Never Retire: The Uneasy Privilege of Living Well While America Falls Apart
Feeling lucky—and a little bit guilty—watching the U.S. unravel from afar.
When the world is running down you make the best of what's still around…
A song by The Police from 1980. Great lyrics I want to call ahead of their time, but really they weren’t—just an accurate reflection of the times.
It borders on objective fact that what we're seeing in the United States right now is as bad as it’s been in my lifetime and—if you're a little older—since the days of the Civil Rights Movement. The times, they are a-changin’—in reverse. That's what makes today feel worse—the intentional, illegal, misguided, and flat pathetic rollback of so much of the progress the US has made over the years.
As someone approaching 50 who ended up moving to one of the few nations doing the complete opposite of the United States, I feel an unease in my satisfaction with life and the place where I feel super lucky to be living it.
There are some people unwilling to leave their birthplace. It's their homeland. They feel more than a connection, but a responsibility to it. It's pretty incredible to watch YouTubers travel to places such as Iraq and Syria and talk to folks unwilling to leave—out of a healthy (non-hateful) patriotism rooted in loyalty. It makes the folks looking to flee the United States seem understandably—but relatively—disillusioned. And it also proves that in life, so much really is all relative to your experience.
Undoubtedly, more than a few of you living well in the U.S. feel a similar kind of—what is it?—dissonance.
My wife and I didn’t leave the United States for political reasons. While politics makes the list, it would be there no matter who is in charge. But it still feels weird to have left just before wildfires ravaged parts of Southern California that we know so well. It felt weird to feel the tension and stark contrast between quality of life in Valencia, Spain and San Francisco, California. It feels weird to send your kids back into places you wouldn’t willingly live in again.
It’s a bit of an internal struggle I never anticipated upon leaving America. While things have always been bad from social and economic standpoints in a country that no longer even comes close to living up to its ideals, I never expected things to end up as bad as they have become. I knew they would get worse, but the stuff happening on the ground to the people who helped build and keep the country running is something I never thought I’d live to see. This makes the immigration raids I used to protest against seem mild.

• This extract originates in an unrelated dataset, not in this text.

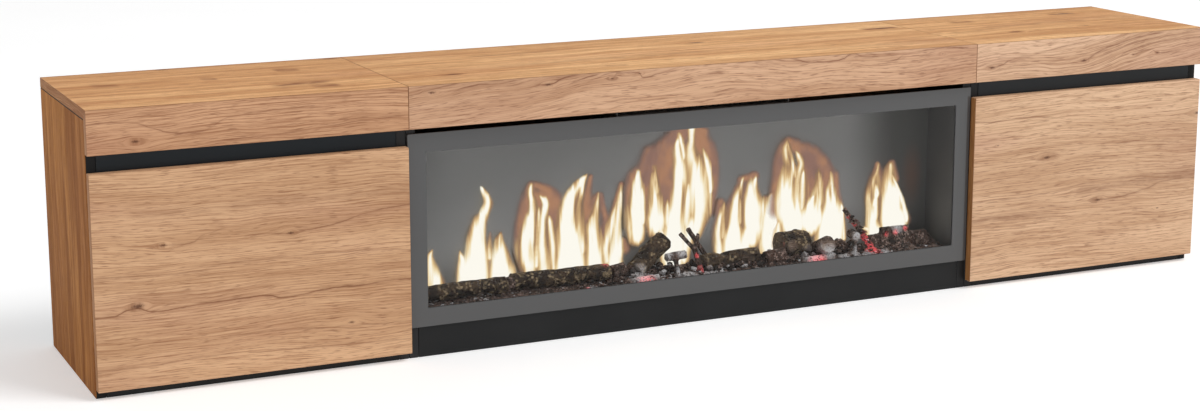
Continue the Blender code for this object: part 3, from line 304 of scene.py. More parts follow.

I wish I had a strong conclusion—a resolution. But I don’t. This is just how I am feeling on another warm and humid day in the Mediterranean with a full slate of activities scheduled for the weekend.
True story—I wanted to see The Police play (at the Aud in Buffalo) when I was maybe 10. My uncle wanted to take me, but my mother—for some unknown reason—wouldn’t let me go. So—that night—I opened my bedroom window in Niagara Falls to see if I could hear the show some 30 minutes away in Buffalo.
Ends up that the first live show I did see was with the same uncle. The Canadian folk singer Gordon Lightfoot in a small theater. Fast forward 40 years and I’m a Canadian (and US) citizen (hopefully dual citizenship remains a thing because I am considering applying for the passport) living permanently in Spain.
Go figure.
By all means vote with your feet and your plane tickets, but that is best done when you have a plan
And don’t forget wherever you may go, if you are a US citizen you still have to file taxes.
What is happening now, is exactly why I love to live in rural areas. You can get away from the daily societal behaviors and not hear a peep when chaos really rears its ugly head. Again, I live in a sanctuary suburb within the hispanic culture. This little town has come alive in angry protest lately. Unfortunately, their retaliation falls on my doorstep just for living here. If they only knew how not involved I am. That if I could leave right this moment, I would.